* _EXERCISE_:
Scan the data for "parts" and copy the lines it appears in.

* _DATA EXCERPTS_:
[start]
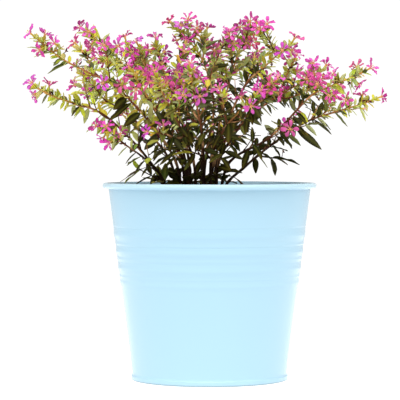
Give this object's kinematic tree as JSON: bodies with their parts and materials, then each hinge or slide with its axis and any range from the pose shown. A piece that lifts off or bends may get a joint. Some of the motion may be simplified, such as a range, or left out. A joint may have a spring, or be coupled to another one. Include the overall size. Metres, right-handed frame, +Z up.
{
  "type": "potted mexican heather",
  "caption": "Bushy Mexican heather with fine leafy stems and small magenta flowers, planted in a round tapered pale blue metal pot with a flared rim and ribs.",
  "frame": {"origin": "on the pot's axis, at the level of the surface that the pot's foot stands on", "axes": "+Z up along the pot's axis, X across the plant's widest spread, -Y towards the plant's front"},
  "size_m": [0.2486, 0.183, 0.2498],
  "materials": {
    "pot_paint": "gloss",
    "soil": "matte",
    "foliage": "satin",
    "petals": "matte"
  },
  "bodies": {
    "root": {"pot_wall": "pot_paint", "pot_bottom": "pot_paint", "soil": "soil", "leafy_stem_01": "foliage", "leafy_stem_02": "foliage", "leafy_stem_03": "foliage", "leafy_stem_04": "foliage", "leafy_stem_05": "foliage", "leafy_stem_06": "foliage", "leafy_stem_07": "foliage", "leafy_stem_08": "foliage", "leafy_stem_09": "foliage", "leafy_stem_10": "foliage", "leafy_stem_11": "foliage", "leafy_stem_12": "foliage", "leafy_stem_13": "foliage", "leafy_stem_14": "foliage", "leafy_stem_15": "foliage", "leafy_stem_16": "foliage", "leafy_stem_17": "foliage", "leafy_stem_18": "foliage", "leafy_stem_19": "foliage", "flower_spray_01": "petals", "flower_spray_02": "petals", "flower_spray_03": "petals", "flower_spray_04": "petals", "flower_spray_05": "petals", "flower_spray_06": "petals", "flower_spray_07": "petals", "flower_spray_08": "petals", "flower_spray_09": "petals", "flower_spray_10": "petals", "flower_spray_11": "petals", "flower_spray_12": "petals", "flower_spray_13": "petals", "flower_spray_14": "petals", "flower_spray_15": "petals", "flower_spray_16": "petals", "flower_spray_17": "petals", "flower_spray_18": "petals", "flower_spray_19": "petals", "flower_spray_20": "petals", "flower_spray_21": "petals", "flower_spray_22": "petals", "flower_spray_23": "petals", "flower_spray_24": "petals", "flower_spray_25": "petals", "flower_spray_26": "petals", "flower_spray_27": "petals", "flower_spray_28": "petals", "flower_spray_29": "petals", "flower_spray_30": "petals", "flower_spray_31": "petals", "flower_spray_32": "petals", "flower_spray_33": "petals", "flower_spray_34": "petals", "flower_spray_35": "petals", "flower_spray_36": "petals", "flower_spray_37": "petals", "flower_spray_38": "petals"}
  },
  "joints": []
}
[end]
[start]
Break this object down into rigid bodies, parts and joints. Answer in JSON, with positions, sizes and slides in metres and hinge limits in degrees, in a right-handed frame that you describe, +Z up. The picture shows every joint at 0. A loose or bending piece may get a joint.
[end]
* _REPLY_:
Give this object's kinematic tree as JSON: bodies with their parts and materials, then each hinge or slide with its axis and any range from the pose shown. A piece that lifts off or bends may get a joint. Some of the motion may be simplified, such as a range, or left out. A joint may have a spring, or be coupled to another one. Include the overall size. Metres, right-handed frame, +Z up.
Break this object down into rigid bodies, parts and joints. Answer in JSON, with positions, sizes and slides in metres and hinge limits in degrees, in a right-handed frame that you describe, +Z up. The picture shows every joint at 0. A loose or bending piece may get a joint.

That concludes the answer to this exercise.